As construction takes its toll on wetlands, city funds help monitor, maintain Alewife
From the Friends of Alewife Reservation’s Christine Heady and Ellen Mass, July 15: The Friends of Alewife Reservation thank the City of Cambridge for funding an extensive vegetative management plan in the Alewife Stormwater Wetlands that will be put in effect in October. In addition to removing invasive plant species from wetland and upland areas, this program will increase professional monitoring in the Alewife area. Specifically noted was the stagnant water in the wetlands area and the increased buildup of scum, algae and litter in the wetlands and oxbow before Little River, as the Friends have noted for a year now.
The organization continues to worry about the wildlife and its habitats in the wetland area and along Little River and is hopeful the visual monitoring for invasives and debris will come along with increased chemical and bacterial monitoring, since there’s hundreds of housing units being rapidly built in the River and wetlands.
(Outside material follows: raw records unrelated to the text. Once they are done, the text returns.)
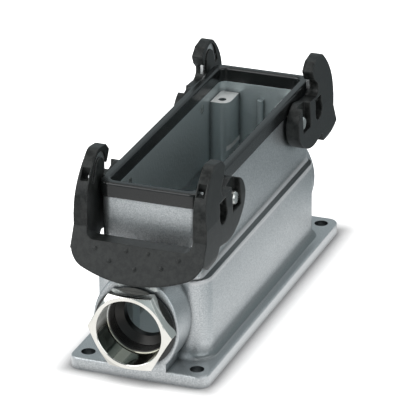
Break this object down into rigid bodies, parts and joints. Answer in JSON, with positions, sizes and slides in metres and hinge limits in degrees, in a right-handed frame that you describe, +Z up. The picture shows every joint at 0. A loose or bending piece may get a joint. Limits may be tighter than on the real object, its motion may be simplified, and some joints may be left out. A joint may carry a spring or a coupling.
{
  "type": "rectangular connector housing",
  "caption": "Surface-mounting base housing of a heavy duty rectangular connector, with a rim seal, two locking levers and a hexagonal cable adapter.",
  "frame": {"origin": "middle of the flange's underside, on the mounting surface", "axes": "+Z up out of the mounting surface, Y along the housing with the cable adapter at -Y, X across it"},
  "size_m": [0.057, 0.169, 0.0856],
  "materials": {
    "coat": "fine powder coat",
    "rubber": "matt moulded",
    "lever": "fine moulded grain",
    "pin": "turned",
    "steel": "stamped strip",
    "nickel": "bright nickel",
    "plug": "moulded"
  },
  "bodies": {
    "base": {"housing": "coat", "frame_seal": "rubber", "cable_adapter": "nickel", "adapter_ring": "rubber", "blanking_plug": "plug", "plug_ring": "rubber", "front_left_pivot_pin": "pin", "front_right_pivot_pin": "pin", "rear_left_pivot_pin": "pin", "rear_right_pivot_pin": "pin"},
    "front": {"front_lever": "lever", "front_left_hook_spring": "steel", "front_right_hook_spring": "steel"},
    "rear": {"rear_lever": "lever", "rear_left_hook_spring": "steel", "rear_right_hook_spring": "steel"}
  },
  "joints": [
    {"name": "front_lever_pivot", "type": "hinge", "parent": "base", "child": "front", "pos_m": [0, -0.0393, 0.0635], "axis": [-1, 0, 0], "range_deg": [0, 50]},
    {"name": "rear_lever_pivot", "type": "hinge", "parent": "base", "child": "rear", "pos_m": [0, 0.0393, 0.0635], "axis": [1, 0, 0], "range_deg": [0, 50]}
  ]
}
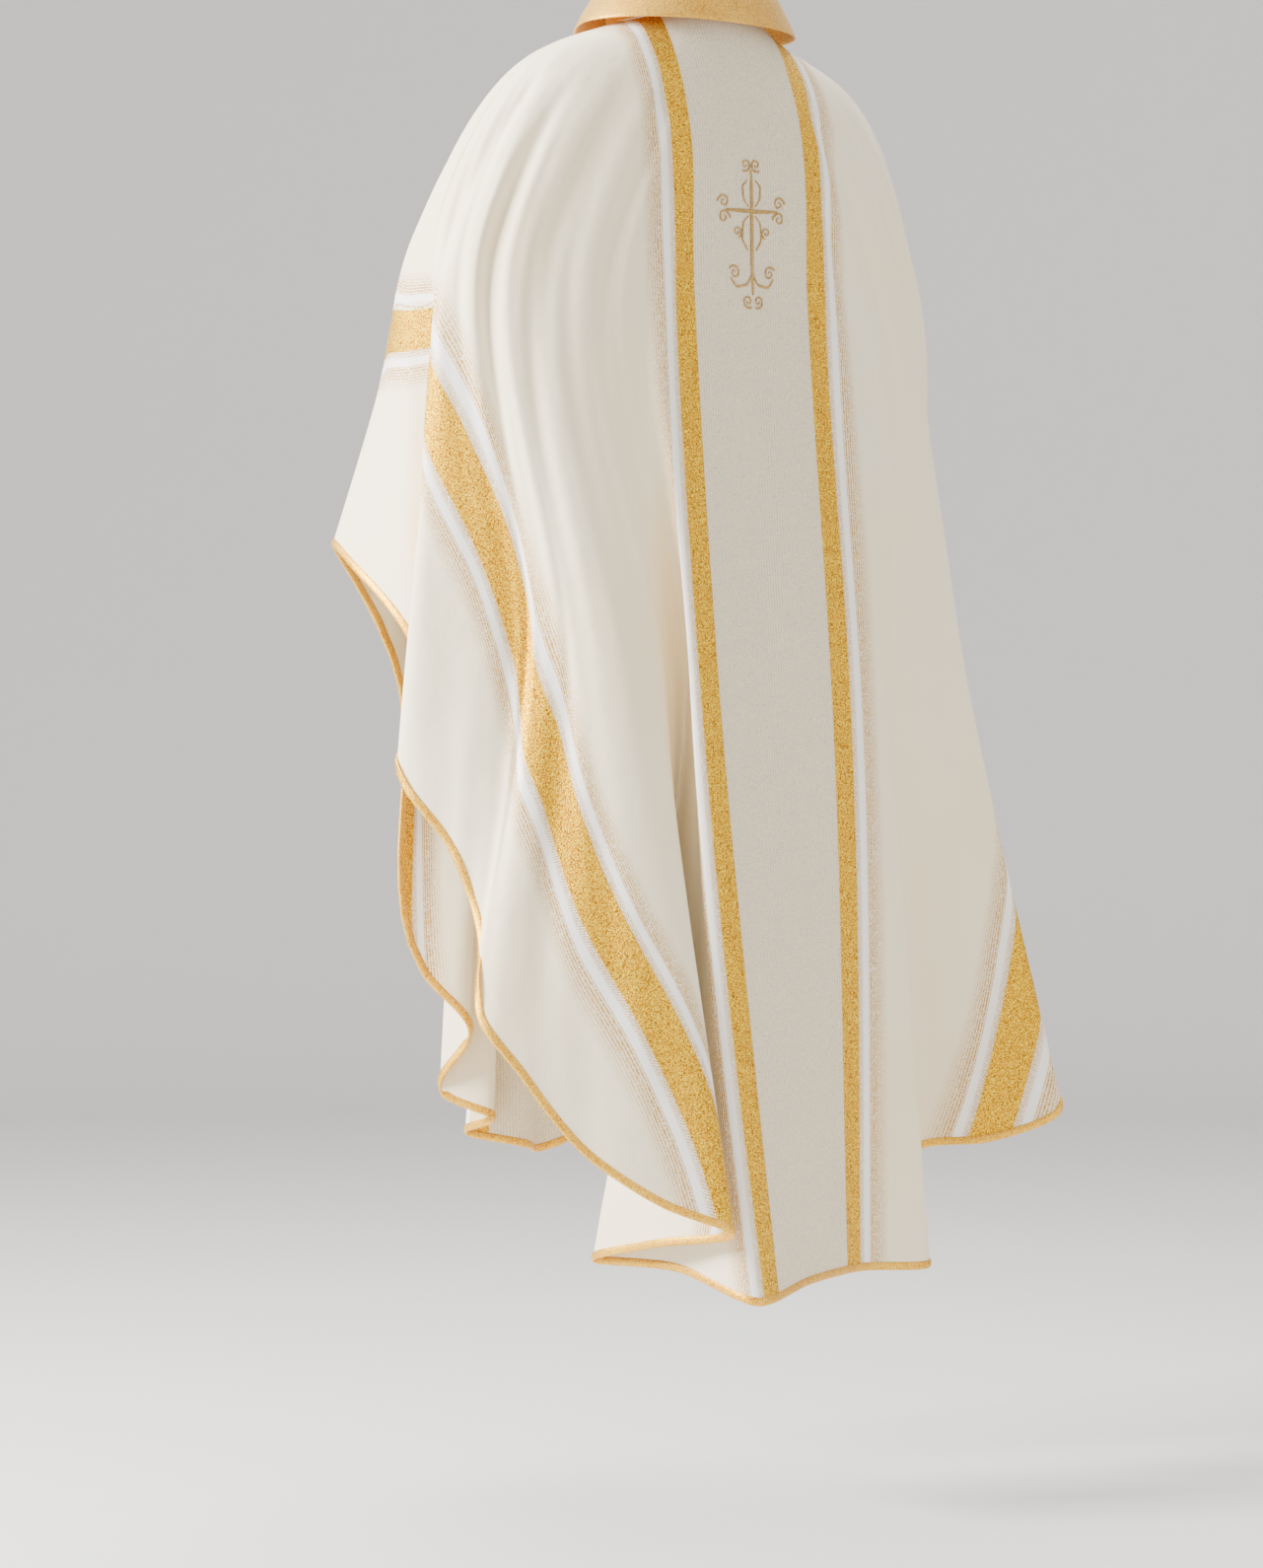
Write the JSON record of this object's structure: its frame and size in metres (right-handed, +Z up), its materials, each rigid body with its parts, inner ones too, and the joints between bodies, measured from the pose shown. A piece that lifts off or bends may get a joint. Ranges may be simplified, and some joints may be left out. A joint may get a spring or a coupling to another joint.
{
  "type": "chasuble",
  "caption": "Gothic-style chasuble in ivory cloth with gold woven bands, draped as worn, open at the neck, sides and hem.",
  "frame": {"origin": "middle of the neckline, at the height where it lies on the shoulders", "axes": "+Z up, -Y the wearer's front, +X the wearer's left"},
  "size_m": [0.7514, 0.5058, 1.3608],
  "materials": {
    "ivory_cloth": "smooth ivory wool-blend cloth with woven gold lame bands",
    "gold_binding": "folded gold lame binding",
    "gold_satin": "gold satin"
  },
  "bodies": {
    "root": {"back": "ivory_cloth", "front": "ivory_cloth", "hem_binding": "gold_binding", "collar_left": "gold_satin", "collar_right": "gold_satin"}
  },
  "joints": []
}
The city has installed two water monitoring stations (on the north and south sides) of the wetlands, which could help residents and others know water-quality conditions. With the increased construction likely causing more pollution in the area, it is urgent that the city test consistently for bacteria such as E.coli and Enterococcus; according to the Massachusetts Water Resources Authority, Alewife Brook (Little River) tests higher than most other points in the Mystic River Watershed. In the past year, we have not seen updated results, but volunteer monitors have reported more than a dozen dead mammals and birds in the Alewife Reservation.
This vegetative management plan is a step in the right direction, but due to the dire situation of our animals and plants in this rare open space watershed, more direct action is needed while large-building water infrastructure hookups are permitted.